The alums are coming out of the woodwork here at JayDay Central. This time it's Robert Chandler!
I was a copywriter and co-group head in the L.A. office from '77 to '81.
I was partnered first with Bob Dion, whom I had known back in my Interpublic days when he was a bigshot CD serving down in South America for part of his tenure. Main client with Bob was Pioneer Electronics, National Semiconductor, and Suntory.
Then I was partnered with Yvonne Smith. She and I have stayed friends to this day. We worked on Mitsubishi electronics, Midori, Allstate Savings, and a buncha others stuff.
In the mid 80s we worked together on Apple at BBDO/LA, Steve Hayden having recruited us. (Steve and I were good friends at Chiat, both starting there about the same time.) First thing we did, though, was pitch Northrop. Which we won, and I stayed on to run, eventually becoming CD on Apple.
Jay had hired me directly, originally on a retainer basis because I had been on my own for several years when he and I met. Mal Sharpe, (the droll radio real-people-interview-commercials guy) referred me to Jay in '77 when Jay was looking for someone to do movie campaigns.
Ray Stark had approached Chiat to do some cmpgns for him. Which project Jay immediately accepted. Then asked, who the hell do we know who knows how to do movie ads? That, it turned out, was me.
Later, when I was on staff, Jay would always come to me with all the oddball things like political campaigns. And movies, of course, including the ridiculous, but thanks to us very successful, The Blue Lagoon. Of Brooke Shields almost naked but it was somebody else fame.
Anyway, there are a lot more adventures to tell, naturally.
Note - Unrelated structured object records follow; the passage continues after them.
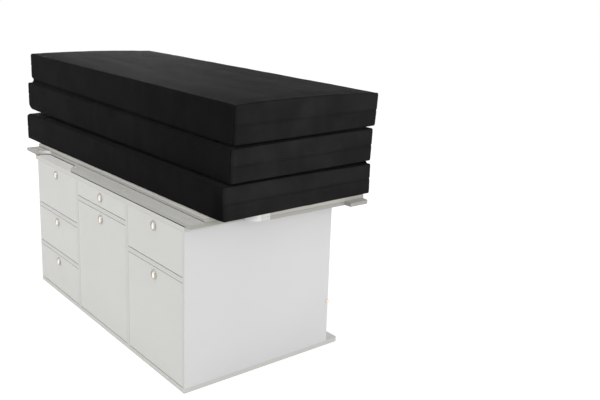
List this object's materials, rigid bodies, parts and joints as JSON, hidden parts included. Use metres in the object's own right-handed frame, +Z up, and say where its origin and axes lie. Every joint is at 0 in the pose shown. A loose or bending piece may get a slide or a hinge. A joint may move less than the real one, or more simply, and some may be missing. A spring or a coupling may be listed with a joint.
{
  "type": "camper van bed box",
  "caption": "Low drawer cabinet with push-lock fronts, carrying a thin pull-out deck board and a mattress folded in layers.",
  "frame": {"origin": "centre of the cabinet's footprint, on the floor under the base plate", "axes": "+Z up, the drawer fronts face -Y, +X along the cabinet to the right of a person facing the fronts"},
  "size_m": [1.494, 0.6649, 0.8989],
  "materials": {
    "cabinet_board": "white laminated board, satin",
    "deck_board": "light grey laminated board, matt",
    "drawer_board": "off-white drawer board, matt",
    "zinc_steel": "bright zinc plate",
    "brass_screw": "yellow zinc screw heads",
    "guide_plastic": "white low-friction plastic",
    "black_underlay": "thin black rubber sheet, matt",
    "lock_chrome": "satin chrome",
    "mattress_cloth": "black woven cover, matt"
  },
  "bodies": {
    "cabinet": {"base_plate": "cabinet_board", "side_panel_left": "cabinet_board", "side_panel_right": "cabinet_board", "divider_left": "cabinet_board", "divider_right": "cabinet_board", "back_panel": "cabinet_board", "top_panel": "cabinet_board", "rail_left_upper": "cabinet_board", "rail_left_lower": "cabinet_board", "rail_middle": "cabinet_board", "rail_right": "cabinet_board", "base_screws": "zinc_steel", "side_bolt": "brass_screw", "runner_channels": "zinc_steel", "strike_plates": "zinc_steel", "deck_underlay": "black_underlay", "deck_board_lower": "deck_board", "lower_deck_screws": "brass_screw", "deck_stops": "zinc_steel", "mattress_bottom": "mattress_cloth"},
    "pull_out_deck": {"deck_board_upper": "deck_board", "upper_deck_screws": "brass_screw", "deck_guides": "guide_plastic"},
    "mattress_middle_section": {"mattress_middle": "mattress_cloth"},
    "mattress_upper_section": {"mattress_top": "mattress_cloth"},
    "drawer_left_top": {"drawer_front_left_top": "cabinet_board", "drawer_box_left_top": "drawer_board", "drawer_slides_left_top": "zinc_steel", "lock_body_left_top": "lock_chrome"},
    "knob_left_top": {"lock_knob_left_top": "lock_chrome"},
    "drawer_left_middle": {"drawer_front_left_middle": "cabinet_board", "drawer_box_left_middle": "drawer_board", "drawer_slides_left_middle": "zinc_steel", "lock_body_left_middle": "lock_chrome"},
    "knob_left_middle": {"lock_knob_left_middle": "lock_chrome"},
    "drawer_left_bottom": {"drawer_front_left_bottom": "cabinet_board", "drawer_box_left_bottom": "drawer_board", "drawer_slides_left_bottom": "zinc_steel", "lock_body_left_bottom": "lock_chrome"},
    "knob_left_bottom": {"lock_knob_left_bottom": "lock_chrome"},
    "drawer_middle_top": {"drawer_front_middle_top": "cabinet_board", "drawer_box_middle_top": "drawer_board", "drawer_slides_middle_top": "zinc_steel", "lock_body_middle_top": "lock_chrome"},
    "knob_middle_top": {"lock_knob_middle_top": "lock_chrome"},
    "drawer_middle_tall": {"drawer_front_middle_tall": "cabinet_board", "drawer_box_middle_tall": "drawer_board", "drawer_slides_middle_tall": "zinc_steel", "lock_body_middle_tall": "lock_chrome"},
    "knob_middle_tall": {"lock_knob_middle_tall": "lock_chrome"},
    "drawer_right_top": {"drawer_front_right_top": "cabinet_board", "drawer_box_right_top": "drawer_board", "drawer_slides_right_top": "zinc_steel", "lock_body_right_top": "lock_chrome"},
    "knob_right_top": {"lock_knob_right_top": "lock_chrome"},
    "drawer_right_tall": {"drawer_front_right_tall": "cabinet_board", "drawer_box_right_tall": "drawer_board", "drawer_slides_right_tall": "zinc_steel", "lock_body_right_tall": "lock_chrome"},
    "knob_right_tall": {"lock_knob_right_tall": "lock_chrome"}
  },
  "joints": [
    {"name": "deck_pull_out", "type": "slide", "parent": "cabinet", "child": "pull_out_deck", "axis": [0, 1, 0], "range_m": [0, 0.5]},
    {"name": "mattress_unfold", "type": "hinge", "parent": "cabinet", "child": "mattress_middle_section", "pos_m": [0.63346, 0.3769, 0.648], "axis": [-0.9998, -0.0183, 0.0086], "range_deg": [0, 180]},
    {"name": "mattress_top_level", "type": "hinge", "parent": "mattress_middle_section", "child": "mattress_upper_section", "pos_m": [0.64385, -0.19, 0.745], "axis": [-0.9996, -0.0183, 0.02], "range_deg": [-180, 0]},
    {"name": "drawer_slide_left_top", "type": "slide", "parent": "cabinet", "child": "drawer_left_top", "axis": [0, -1, 0], "range_m": [0, 0.4]},
    {"name": "knob_press_left_top", "type": "slide", "parent": "drawer_left_top", "child": "knob_left_top", "axis": [0, -1, 0], "range_m": [0, 0.009]},
    {"name": "drawer_slide_left_middle", "type": "slide", "parent": "cabinet", "child": "drawer_left_middle", "axis": [0, -1, 0], "range_m": [0, 0.4]},
    {"name": "knob_press_left_middle", "type": "slide", "parent": "drawer_left_middle", "child": "knob_left_middle", "axis": [0, -1, 0], "range_m": [0, 0.009]},
    {"name": "drawer_slide_left_bottom", "type": "slide", "parent": "cabinet", "child": "drawer_left_bottom", "axis": [0, -1, 0], "range_m": [0, 0.4]},
    {"name": "knob_press_left_bottom", "type": "slide", "parent": "drawer_left_bottom", "child": "knob_left_bottom", "axis": [0, -1, 0], "range_m": [0, 0.009]},
    {"name": "drawer_slide_middle_top", "type": "slide", "parent": "cabinet", "child": "drawer_middle_top", "axis": [0, -1, 0], "range_m": [0, 0.4]},
    {"name": "knob_press_middle_top", "type": "slide", "parent": "drawer_middle_top", "child": "knob_middle_top", "axis": [0, -1, 0], "range_m": [0, 0.009]},
    {"name": "drawer_slide_middle_tall", "type": "slide", "parent": "cabinet", "child": "drawer_middle_tall", "axis": [0, -1, 0], "range_m": [0, 0.4]},
    {"name": "knob_press_middle_tall", "type": "slide", "parent": "drawer_middle_tall", "child": "knob_middle_tall", "axis": [0, -1, 0], "range_m": [0, 0.009]},
    {"name": "drawer_slide_right_top", "type": "slide", "parent": "cabinet", "child": "drawer_right_top", "axis": [0, -1, 0], "range_m": [0, 0.4]},
    {"name": "knob_press_right_top", "type": "slide", "parent": "drawer_right_top", "child": "knob_right_top", "axis": [0, -1, 0], "range_m": [0, 0.009]},
    {"name": "drawer_slide_right_tall", "type": "slide", "parent": "cabinet", "child": "drawer_right_tall", "axis": [0, -1, 0], "range_m": [0, 0.4]},
    {"name": "knob_press_right_tall", "type": "slide", "parent": "drawer_right_tall", "child": "knob_right_tall", "axis": [0, -1, 0], "range_m": [0, 0.009]}
  ],
  "couplings": [
    {"joint": "mattress_top_level", "follows": "mattress_unfold", "ratio": -1}
  ]
}
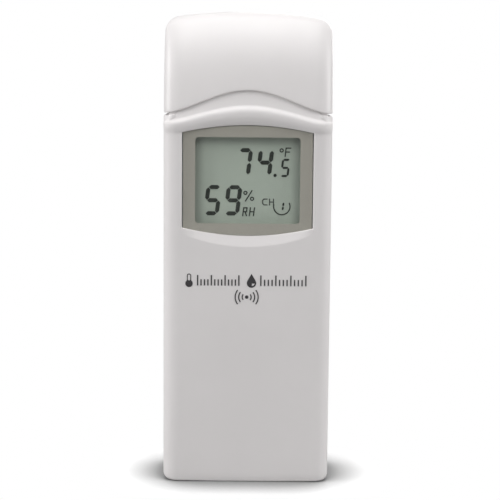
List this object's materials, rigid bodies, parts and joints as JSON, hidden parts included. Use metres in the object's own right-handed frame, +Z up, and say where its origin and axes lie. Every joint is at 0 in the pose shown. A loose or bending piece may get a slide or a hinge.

But, I'm going to skip forward to many years later.
I have my own agency (www.robertchandler.com) which has been medium size sometimes and small at others, but we've always accepted subcontracts from our large agency brethren.
In early 2002, because I had so much tech in my b.g. (Apple, Microsoft, IBM, etc) Lee brought me in to head up the Cisco pitch for him and also do some self-promotion work for the agency. (My outsider-insider status being useful for perspective on such tasks.)
I had last seen Jay the previous December when a tribute dinner was thrown for him by Lee at a gallery--I believe LA Louver-- in Venice.
All his friends knew Jay was ill and I was afraid this would be the last time my wife, Wendi, and I would see him.
And so, as circumstances (and to me, fate) would have it, when Jay died in April, I was in the L.A. office in the midst of a four-month project.
Because I was one of the few in the office from the old days, Lee asked me to write a memorial piece for the man who had been such a great influence on so many people. (In every conceivable way, of course--love, hate, fear, adventure, laughs, parties, or all of the above, depending on who it is you're asking).
It was meant to be a memorial ad to be run by the agency, and a short piece. (My standard was no longer than the Gettysburg address.)
I've never worked harder or more meticulously to get every word as right as I was capable of and stayed up all night to do so.
Lee approved it the next day with a few judicious and heart-felt edits.
Attached is a PDF of the ad. It ran in Ad Age and maybe AdWeek.
It should also have run in the New York Times, but you'll have to ask Omnicom about that. Times were tough in ad biz in 2002.
Take care, Steven. Excellent of you to be running this site.